Fat (or size) acceptance is often greatly misunderstood. People who adopt this ideology do not do so because they love being fat. Fat acceptance advocates are not "pro-fat" in the sense that they want people to be fat. From a size acceptance perspective, fat is not good, but is is also not bad. It is a fact of life for a large number of large people. Many miss the critical genesis: most in the fat acceptance movement have spent the majority of their lives with conventional attitudes toward weight, and only came to fat acceptance when they realised conventional ideas and practices were doing more physical and emotional harm than good. It is often misconstrued that fat acceptance advocates promote the stereotypes of fat people - laziness and gluttony - or worse, "giving up". That is simply not the case. (Page 124)
Weinstein follows this up by asking why, if being healthy is more important than being thin, do we still feel such pressure to lose weight? Fear of prejudice perhaps, or your "thinner" partner abandoning you for someone more svelte are just a few of the reasons. The insecurities of the fat run deep, she writes (page 126).
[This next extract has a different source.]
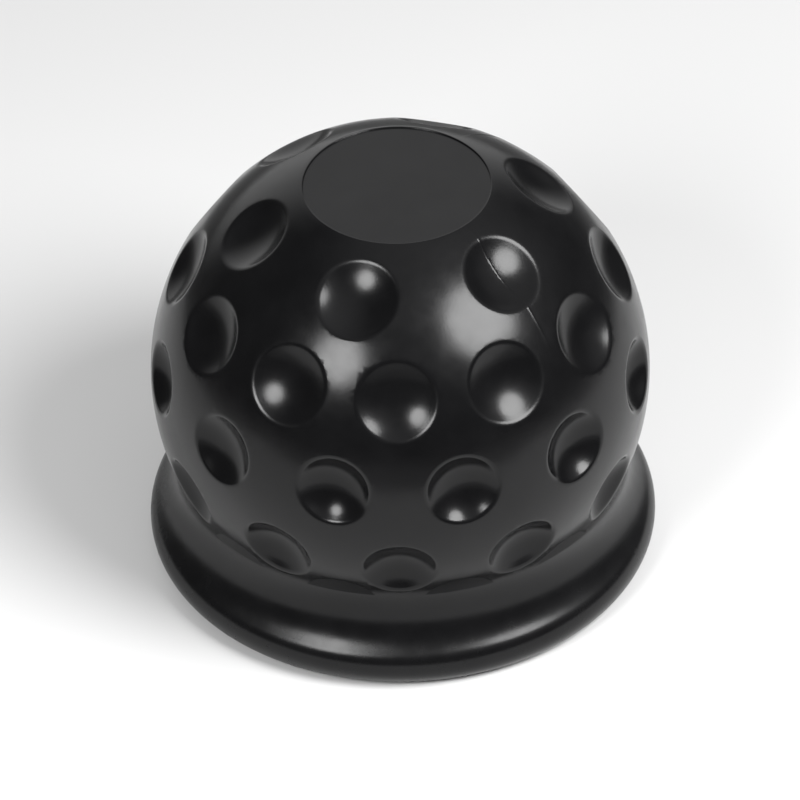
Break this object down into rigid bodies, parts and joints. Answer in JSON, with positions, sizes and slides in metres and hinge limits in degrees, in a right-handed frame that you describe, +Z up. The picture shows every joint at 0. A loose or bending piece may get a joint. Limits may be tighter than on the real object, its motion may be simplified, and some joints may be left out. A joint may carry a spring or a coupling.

Another woman in the book, Patricia, had a view on prejudice that I just loved. She believes that people who have experienced prejudice are more sensitive and thoughtful and that compassion and attentiveness play an essential role in sexual prowess.
Patricia also thinks that dealing with prejudice may lead to a bit of a rebellious streak, which may translate into more experimentation and the willingness to indulge. She sees a connection between eating, enjoying eating, and a desire for pleasure. It's about appreciating sensations - the sensation of taste, touch, smell, sound, and all the other components that make food pleasurable - that make sex pleasurable. It is a brave leap to give up repression and forgive oneself that choice (Page 228).
Weinstein then goes on to explain the conflict between the inherent drive for pleasure and the social ideal of morality. Agree or disagree as you see fit.

Another part I loved was the story of fat Cathy's blind date with Paul, who had not been told she would be fat. "Size is one of those things our culture expects people to warn about," (Page 139). Ever joined a dating website? Remember having to put down your body type? I do!

Overall, I found this book informative and fascinating. I definitely found myself identifying with a specific story (which I didn't discuss in this review) and it was quite astounding to realise that there are very few unique life journeys. There are always people facing the same struggles as you, in the world somewhere. There was a great deal of comfort in that for me.